Now we can see that the maxlen is calculated over a group by maximizing the length of either the server or pac string, with priority to server; since that datum will be the first column when there are two.

In previous answers, we put the printing inside the TXR @(repeat), printing the data as it is being extracted. Now we have a @(collect) which shores it all up, so we can make another pass over it, for the sake of grouping it into the subgroups that have the first column adjusted.

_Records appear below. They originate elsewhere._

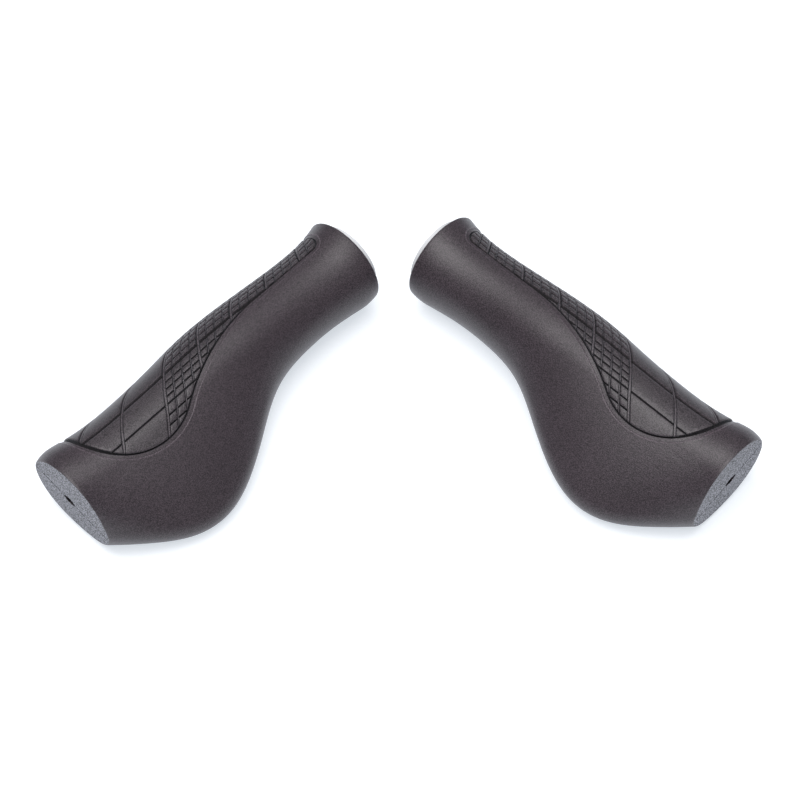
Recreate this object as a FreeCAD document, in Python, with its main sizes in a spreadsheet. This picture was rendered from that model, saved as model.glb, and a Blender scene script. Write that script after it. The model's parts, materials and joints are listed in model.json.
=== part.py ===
import FreeCAD, Part
import math
import os
import Sketcher

# A pair of ergonomic handlebar grips lying side by side, left and right mirrored.
#
# Each grip is built in its own local frame and then placed:
#   local X  along the handlebar, 0 at the closed outer end, growing to the open inner end
#            on the left grip and falling to it on the right one
#   local +Y the front of the barrel, where the fingers wrap
#   local -Y the palm wing
#   local +Z the upper side
# A cross-section is an oval of four arcs that run into each other: a front arc, a tip arc
# and two equal flank arcs of large radius.
#
# Lengths are in millimetres and angles in degrees.

DIMENSIONS = (
    ("bore_radius", 11.125, "slides over a 22.2 mm handlebar"),
    ("core_wall", 1.6, "wall of the rigid core tube"),
    ("flange_radius", 13.4, "flange round the core's mouth"),
    ("flange_thickness", 2.8, "how far the mouth stands proud of the rubber"),
    ("mouth_step", 0.5, "step in the flange's outer edge"),
    ("end_wall", 4.0, "rubber that closes the outer end"),
    ("inlay_thickness", 1.2, "depth of the recess and of the texture panel"),
    ("rim_round", 0.5, "rounding of the collar's rim"),
    ("vent_length", 5.4, "eye-shaped vent hole, along the parting line"),
    ("vent_height", 3.2, "eye-shaped vent hole, across the parting line"),
    ("blade_thickness", 3.0, "blade of the core inside the palm wing"),
    ("blade_round", 3.0, "rounding of the blade's corners"),
    ("panel_start", 11.2, "outer end of the texture panel, from the closed end"),
    ("panel_end", 127.4, "inner end of the texture panel, from the closed end"),
    ("panel_corner", 4.5, "corner radius at the panel's inner end"),
    ("bulge_radius", 24.3, "round wide part of the panel"),
    ("bulge_centre_y", 15.5, "centre of that round, towards the front"),
    ("strip_edge_y", 8.6, "edge of the panel's narrow strip, towards the front"),
    ("ease_radius", 82.7, "hollow curve between the wide part and the strip"),
    ("rim_spacing", 34.9, "between the two inner ends, across the pair"),
    ("rim_stagger", 2.2, "right inner end ahead of the left one"),
    ("left_yaw", 47.4, "left bar axis from the row's X axis"),
    ("right_yaw", 43.95, "right bar axis from the row's X axis"),
    ("droop", 18.9, "roll that brings the wing tip down to the surface"),
    ("origin_x", 0.0, "centre of the pair's box, worked out below"),
    ("origin_y", 0.0, "centre of the pair's box, worked out below"),
    ("origin_z", 0.0, "bottom of the pair's box, worked out below"),
)

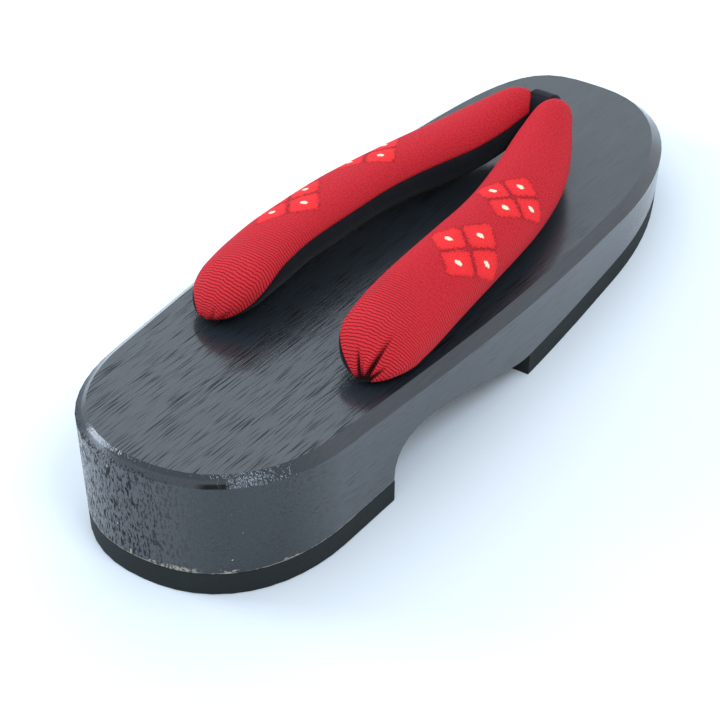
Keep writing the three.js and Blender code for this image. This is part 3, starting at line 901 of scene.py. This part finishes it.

The printing logic is the same as before, except that when only a meth occurs, we print it indented by four spaces.

Precisely matching output

We introduce a hack whereby any multi-column item whose first column is three columns or less is printed with a column width of four. So the alignment applies only to the rows with longer items:

@(do (defstruct tuple () server meth pac))
@(collect)
@/.*(public|private).*/
@  (gather :vars ((server nil) (meth nil) (pac nil)))
 String server = "@server";
 String method = "@meth()";
 @pac pac = new @pac();
@  (until)
@/.*(public|private).*/
@  (end)
@  (bind tuple @(new tuple server server meth meth pac pac))
@(end)
@(do (let ((parts (partition-by [notf [andf .meth [orf .server .pac]]]
                                tuple)))
       (each ((part parts))
         (let ((maxlen (find-max-key part : [chain [orf .server .pac] len])))
           (each ((tup part))
             (match @(struct tuple server @server meth @meth pac @pac) tup
               (let ((width (if (< (len (or server meth)) 4) 0 maxlen)))
                 (put-line
                   (cond
                     ((and server meth) `@{server width} @meth`)
                     ((and meth pac) `@{pac width} @meth`)
                     (server server)
                     (meth `    @meth`))))))))))

Run:

$ txr extract6.txr even-longer-data
AAA retrieveA
BBB retrieveB
CCC
    retrieveD
EEE retrieveE
FFFFF   retrieveF
GGGGGG  getG
HHHHHHH getH
    determineI
IIIII callI

Now the EEE line is printed with a narrow column.

Note that the output format almost looks as if the requirement might be just for aligning to four space tab stops; but the IIIII callI line doesn't follow that; the callI is not on a four space tab stop.